TN Task Force One to join in Hurricane Michael relief

Task force sent to Montgomery, AL to be on standby until the storm passes through

TN Task Force One to join in Hurricane Michael relief

MEMPHIS, TN (WMC) - People along the Gulf Coast are preparing for Hurricane Michael.

The storm moved through Cuba on Monday, bringing heavy rain and plenty of flooding.

The impact on Florida's panhandle could be more severe. A state of emergency has been declared in counties across the Gulf Coast.

The National Guard is preparing to deploy after the hurricane makes landfall, and Tennessee Task Force One will do the same.

Tennessee Task Force One was originally scheduled to head to an Air Force base near Destin, Florida. On Tuesday afternoon, they were diverted to Montgomery, Alabama to be on standby until after the storm passes through.

The search and rescue team will be on standby at the base until it’s known what kind of damage the hurricane will bring.

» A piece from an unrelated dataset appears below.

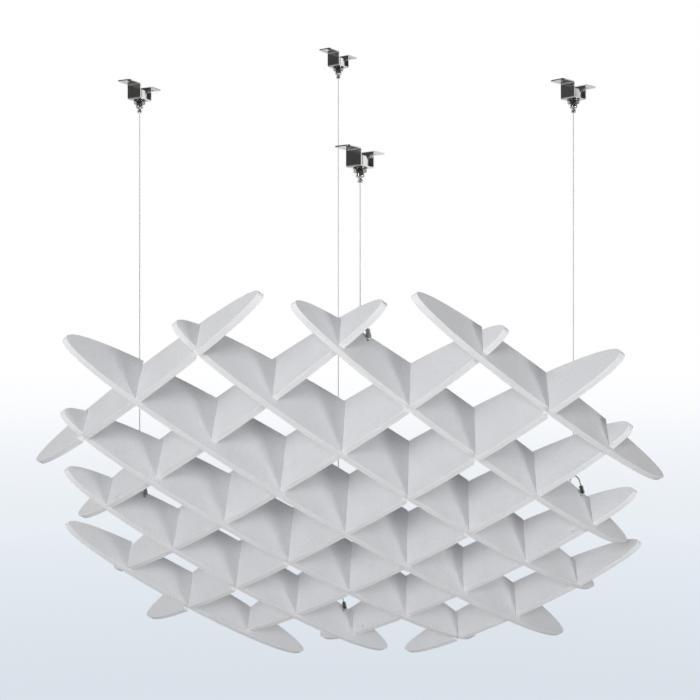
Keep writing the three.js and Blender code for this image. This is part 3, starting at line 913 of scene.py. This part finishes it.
QUARTER = BEND_RADIUS * math.pi / 2
PLATE_FLAT = (PLATE_LENGTH - STRIP) / 2 - BEND_RADIUS
WEB_FLAT = WEB_HEIGHT - STRIP - 2 * BEND_RADIUS
WEB_START = PLATE_FLAT + QUARTER
WEB_END = WEB_START + WEB_FLAT
FLANGE_START = WEB_END + QUARTER
WEB_MIDDLE = (PLATE_LENGTH - STRIP) / 2
TIP = FLANGE_START + PLATE_LENGTH / 2 + FLANGE_LENGTH - WEB_MIDDLE - BEND_RADIUS


def bent(u, w, offset):
    """Where a point of the flat strip goes: u along it from the middle, w across."""
    sign = 1 if u >= 0 else -1
    u = abs(u)
    half = STRIP / 2
    if u <= PLATE_FLAT:
        x, z, nx, nz = u, half, 0.0, 1.0
    elif u <= WEB_START:
        a = (u - PLATE_FLAT) / BEND_RADIUS
        nx, nz = -math.sin(a), math.cos(a)
        x, z = PLATE_FLAT - BEND_RADIUS * nx, half + BEND_RADIUS - BEND_RADIUS * nz
    elif u <= WEB_END:
        x, z, nx, nz = WEB_MIDDLE, half + BEND_RADIUS + u - WEB_START, -1.0, 0.0
    elif u <= FLANGE_START:
        a = (u - WEB_END) / BEND_RADIUS
        nx, nz = -math.cos(a), math.sin(a)
        x = WEB_MIDDLE + BEND_RADIUS + BEND_RADIUS * nx
        z = WEB_HEIGHT - half - BEND_RADIUS + BEND_RADIUS * nz
    else:
        x, z, nx, nz = WEB_MIDDLE + BEND_RADIUS + u - FLANGE_START, WEB_HEIGHT - half, 0.0, 1.0
    return Vector((sign * (x + nx * offset), w, z + nz * offset))


def stadium_loop(length, radius, cx, steps=8):
    """Clockwise rounded slot along x; length is between its end centres."""
    out = []
    for end in (1, -1):
        for i in range(steps + 1):
            a = math.radians(90 * end - 180 * i / steps)
            x = cx + end * length / 2 + radius * math.cos(a)
            out.append(Vector((x, radius * math.sin(a))))
    return out


def bracket_mesh():
    """The flat strip, triangulated and cut across at its bends, then bent and thickened."""
    half = STRIP_WIDTH / 2
    corners = [(TIP, -half), (TIP, half), (-TIP, half), (-TIP, -half)]
    outline = filleted(corners, {i: TIP_ROUND for i in range(4)})
    slot_at = FLANGE_START + SCREW_SLOT_OUT + PLATE_LENGTH / 2 - WEB_MIDDLE - BEND_RADIUS
    slot_length, slot_radius = SCREW_SLOT_LENGTH - SCREW_SLOT_WIDTH, SCREW_SLOT_WIDTH / 2
    loops = [outline, ring_loop(STUD_RADIUS + RUNNING_GAP, 0, 0, 48)]
    loops += [stadium_loop(slot_length, slot_radius, end * slot_at) for end in (-1, 1)]
    flat = [[Vector((p.x, p.y, 0)) for p in loop] for loop in loops]
    bm = bmesh.new()
    points = [bm.verts.new(p) for loop in flat for p in loop]
    for triangle in tessellate_polygon(flat):
        bm.faces.new([points[i] for i in triangle])
    cuts = [
        start + QUARTER * i / BEND_STEPS
        for start in (PLATE_FLAT, WEB_END)
        for i in range(BEND_STEPS + 1)
    ]
    for cut in [c * end for c in cuts for end in (-1, 1)]:
        geometry = [*bm.verts, *bm.edges, *bm.faces]
        bmesh.ops.bisect_plane(bm, geom=geometry, plane_co=(cut, 0, 0), plane_no=(1, 0, 0))
    bmesh.ops.dissolve_limit(
        bm, angle_limit=0.01, verts=bm.verts, edges=[], use_dissolve_boundaries=False
    )
    bmesh.ops.triangulate(bm, faces=bm.faces)
    bm.normal_update()
    bm.verts.index_update()
    total = len(bm.verts)
    sides = (-STRIP / 2, STRIP / 2)
    verts = [bent(v.co.x, v.co.y, offset) for offset in sides for v in bm.verts]
    faces = []
    for face in bm.faces:
        ids = [v.index for v in face.verts]
        if face.normal.z < 0:
            ids.reverse()
        faces += [tuple(reversed(ids)), tuple(i + total for i in ids)]
    for e in bm.edges:
        if e.is_boundary:
            a, b = (v.index for v in e.verts)
            faces.append((a, b, b + total, a + total))
    bm.free()
    return verts, faces


for key, (link_at, wire_at, head_at) in frames.items():
    place = placed(head_at, turns[key])
    body, plunger = f"adjuster_{key}", f"plunger_{key}"
    bracket = piece(
        f"hat_bracket_{key}", f"bracket_{key}", body, "bright_steel", place,
        *bracket_mesh(), [BRIGHT],
    )
    clean(bracket)
    rounding = bracket.modifiers.new("rounding", "BEVEL")
    rounding.width, rounding.segments = STRIP_EDGE_ROUND * MM, 2
    rounding.limit_method, rounding.angle_limit = "ANGLE", math.radians(50)
    level = bracket.modifiers.new("level", "WEIGHTED_NORMAL")
    level.keep_sharp = True

    lower_nut = nut_mesh(LOWER_NUT_TOP - NUT_HEIGHT, NUT_HEIGHT)
    upper_nut = nut_mesh(UPPER_NUT_LOW, LONG_NUT_HEIGHT)
    for name, node, carrier, slot, mesh, material in (
        ("flat_washer", "washer", body, "dark_steel", washer_mesh(), DARK),
        ("hex_nut_below", "lower_nut", body, "dark_steel", lower_nut, DARK),
        ("hex_nut_above", "upper_nut", body, "bright_steel", upper_nut, POLISHED),
        ("gripper_barrel", "gripper", body, "bright_steel", gripper_mesh(), POLISHED),
        ("clamp_jaw", "jaw", plunger, "dark_steel", jaw_mesh(), DARK),
        ("release_knob", "plunger", plunger, "bright_steel", plunger_mesh(), POLISHED),
    ):
        piece(f"{name}_{key}", f"{node}_{key}", carrier, slot, place, *mesh, [material])

# ------------------------------------------------------- camera and lights

# Metres from here on, in the frame's own axes.
CAMERA_TO_LATTICE = Vector((-0.0050, 2.2080, -0.2904))  # the photograph's own view, level
SENSOR_WIDTH, LENS = 36, 60.44  # millimetres
PANEL_MIDDLE = Vector((-0.01, 0.29, -0.62))
LAMP_DISTANCE = 4.0
LAMPS = (
    # name, direction from the panel, size, watts, mirrored by the metal
    ("key", (0.765, -0.62, -0.171), 1.1, 50, True),
    ("front", (-0.25, -0.95, 0.2), 1.4, 61, False),
    ("front_left", (-0.4, -0.9, 0.07), 1.4, 26, False),
    ("left_glint", (-0.62, -0.76, 0.22), 1.0, 9, True),
    ("back", (0.1, 0.95, 0.0), 1.6, 66, False),
)

camera = bpy.data.objects.new("camera", bpy.data.cameras.new("camera"))
bpy.context.scene.collection.objects.link(camera)
camera.location = -origin * MM - CAMERA_TO_LATTICE
camera.rotation_euler = (math.radians(90), 0, 0)
camera.data.sensor_width, camera.data.lens = SENSOR_WIDTH, LENS
camera.data.clip_start, camera.data.clip_end = 0.01, 100
bpy.context.scene.camera = camera

for name, toward, size, power, mirrored in LAMPS:
    lamp = bpy.data.lights.new(name, "AREA")
    lamp.shape, lamp.size, lamp.energy = "DISK", size, power
    obj = bpy.data.objects.new(name, lamp)
    bpy.context.scene.collection.objects.link(obj)
    toward = Vector(toward).normalized()
    obj.location = PANEL_MIDDLE + toward * LAMP_DISTANCE
    obj.rotation_euler = toward.to_track_quat("Z", "Y").to_euler()
    obj.visible_glossy = mirrored

n = Nodes(bpy.data.worlds.new("studio"))
bpy.context.scene.world = n.owner
direction = n.add("ShaderNodeTexCoord").outputs["Generated"]
axes = n.add("ShaderNodeSeparateXYZ", {0: direction}).outputs
# what lights the felt: an even room, stronger from the left
ambient = n.span(axes["X"], -0.25, 0.25, 0.36, 0.14, kind="SMOOTHSTEP")
# what the metal mirrors: a bright room behind the object, a nearly dark one before it,
# and a dim floor
behind = n.math(
    "MULTIPLY",
    n.span(axes["Y"], -0.15, 0.35, 0.06, 1.0, kind="SMOOTHSTEP"),
    n.span(axes["Z"], -0.35, 0.0, 0.55, 1.0, kind="SMOOTHSTEP"),
)
below = n.span(axes["Z"], -0.5, 0.1, 0.24, 0.02, kind="SMOOTHSTEP")
glossy = n.add("ShaderNodeLightPath").outputs["Is Glossy Ray"]
strength = n.add(
    "ShaderNodeMix",
    {"Factor": glossy, "A": ambient, "B": n.math("MAXIMUM", behind, below)},
    data_type="FLOAT",
).outputs["Result"]
n.fill(n.tree.nodes["Background"], {"Color": (1, 1, 1, 1), "Strength": strength})

# ----------------------------------------------------- floor and backdrop

FLOOR, FLAT_RADIUS, SWEEP, WALL_TOP = -2.3, 5.0, 2.0, 7.0
FADE_TOP = -0.45  # the backdrop is white from this height up
FADE = (  # pale blue-grey floor that fades to white up the wall
    (0.0, (0.815, 0.88, 0.955)), (0.3, (0.80, 0.85, 0.905)), (0.48, (0.82, 0.86, 0.895)),
    (0.67, (0.885, 0.912, 0.947)), (0.87, (0.973, 0.981, 0.998)), (1.0, (1, 1, 1)),
)
LIT_SHARE, LIT_HEIGHT = 0.2, 0.7  # how much of the floor's colour the lamps give, and up to where

profile = [(FLAT_RADIUS * i / 6, FLOOR) for i in range(1, 7)]
profile += [
    (FLAT_RADIUS + SWEEP * math.sin(a), FLOOR + SWEEP * (1 - math.cos(a)))
    for a in (math.radians(90 * i / 24) for i in range(1, 25))
]
profile.append((FLAT_RADIUS + SWEEP, WALL_TOP))
rings = [
    [(PANEL_MIDDLE.x + r * math.cos(a), PANEL_MIDDLE.y + r * math.sin(a), z) for a in circle(96)]
    for r, z in profile
]
verts, faces = loft(rings)
faces.pop()  # open at the top
faces = [tuple(reversed(face)) for face in faces]
mesh = bpy.data.meshes.new("studio_floor")
mesh.from_pydata(verts, [], faces)
mesh.shade_smooth()
floor = bpy.data.objects.new("studio_floor", mesh)
bpy.context.scene.collection.objects.link(floor)
floor.visible_diffuse = floor.visible_glossy = False
floor.visible_transmission = floor.visible_shadow = False

n, shader = material_nodes("studio_floor")
position = n.add("ShaderNodeNewGeometry").outputs["Position"]
height = n.add("ShaderNodeSeparateXYZ", {0: position}).outputs["Z"]
ramp = n.add("ShaderNodeValToRGB", {"Fac": n.span(height, FLOOR, FADE_TOP)})
for i, (at, colour) in enumerate(FADE):
    element = ramp.color_ramp.elements[i] if i < 2 else ramp.color_ramp.elements.new(at)
    element.position, element.color = at, (*colour, 1)
glow = n.add("ShaderNodeEmission", {"Color": ramp.outputs["Color"], "Strength": 1.0})
matt = n.add("ShaderNodeBsdfDiffuse", {"Color": ramp.outputs["Color"]})
rays = n.add("ShaderNodeLightPath").outputs
seen = n.math("MAXIMUM", rays["Is Camera Ray"], rays["Is Glossy Ray"])
seen = n.math("MAXIMUM", seen, rays["Is Transmission Ray"])
glow_share = n.span(height, FLOOR, FLOOR + LIT_HEIGHT, 1 - LIT_SHARE, 1.0)
share = n.math("MULTIPLY", seen, glow_share)
mix = n.add("ShaderNodeMixShader", {0: share, 1: matt.outputs[0], 2: glow.outputs[0]})
n.fill(n.tree.nodes["Material Output"], {"Surface": mix.outputs[0]})
n.tree.nodes.remove(shader)
mesh.materials.append(n.owner)

bpy.context.scene.view_settings.view_transform = "Standard"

“We never know what mission we’re going to get, so we have to bring the entire warehouse basically,” Memphis Fire Department Division Chief and Task Force Leader Colin Burress said.

TN Task Force One heads to FL for Hurricane Michael relief

Hurricane Michael is threatening up to 300 miles of Alabama and Florida and is expected to make landfall Wednesday.

Memphis-based TN Task Force One will travel with 80 responders, including canine handlers, doctors, engineers and firefighters. It’s a 15-vehicle convoy of several packed semi trucks, boats and two charter buses of personnel.

It all came within the course of a few hours.

“When we get that order we have anywhere from four to six hours depending on how we’ll travel to get out the door,” Burress said.

The team also spent part of last month on the east coast to help with relief from Hurricane Florence. But that’s how hurricane season goes--there’s usually a quick turnaround.

“We can swap out personnel out if need be, but most of our people--when they’re called upon or summoned--they’re ready to get out the door,” Burress said.

Last month's team consisted of about 45 people concentrating on water rescues.

Now, they don’t know when they’ll return to the Mid-South.

“It’s just something we love to do. If there’s somebody in need we want to get out and help them,” Burress said.